Graphics chips are better at this than microprocessors because they do tasks in parallel, rather than a serial fashion. Blackman said his servers can process 32 different streams of video, or as many as four streams of 1080p high-definition video, at the same time.
Besides YouTube, other beneficiaries of this kind of server are video sites such as Brightcove, which is one of the beta customers. Adobe is another beta tester. There are plenty of other sites that could benefit, from Netflix to Ooyala.
Elemental previously launched its Badaboom Media Converter software to convert video so that it could be transferred quickly from a computer to an iPod and other mobile devices. And Elemental also launched an accelerator product for Adobe’s editing software.

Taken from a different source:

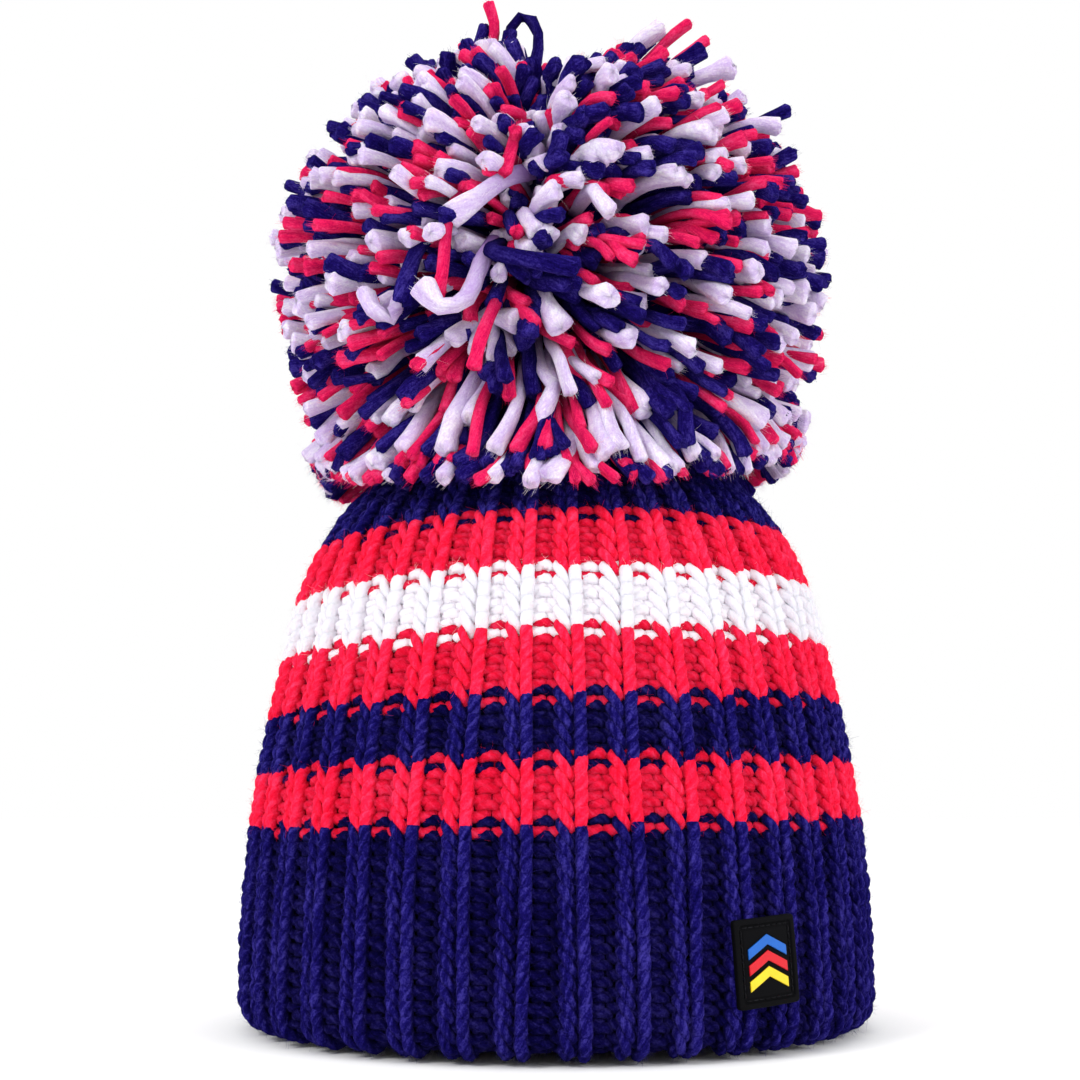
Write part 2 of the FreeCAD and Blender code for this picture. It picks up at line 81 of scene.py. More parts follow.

Now it’s taking the core technology that made its consumer technologies possible and is making it available to enterprises. Blackman said the company has been working on Elemental Servers for nine months. The company now has 20 full-time employees and five contractors. Prices haven’t been set for the servers yet.
Blackman said the company is shooting to become cash flow positive in 2009, though it depends on how fast the company rolls out its servers. Elemental was formed in August 2006 by a team of former engineers at chip maker Pixelworks in Oregon. It has raised $7.1 million to date in funding from Nvidia, Voyager Capital, General Catalyst Partners and angels.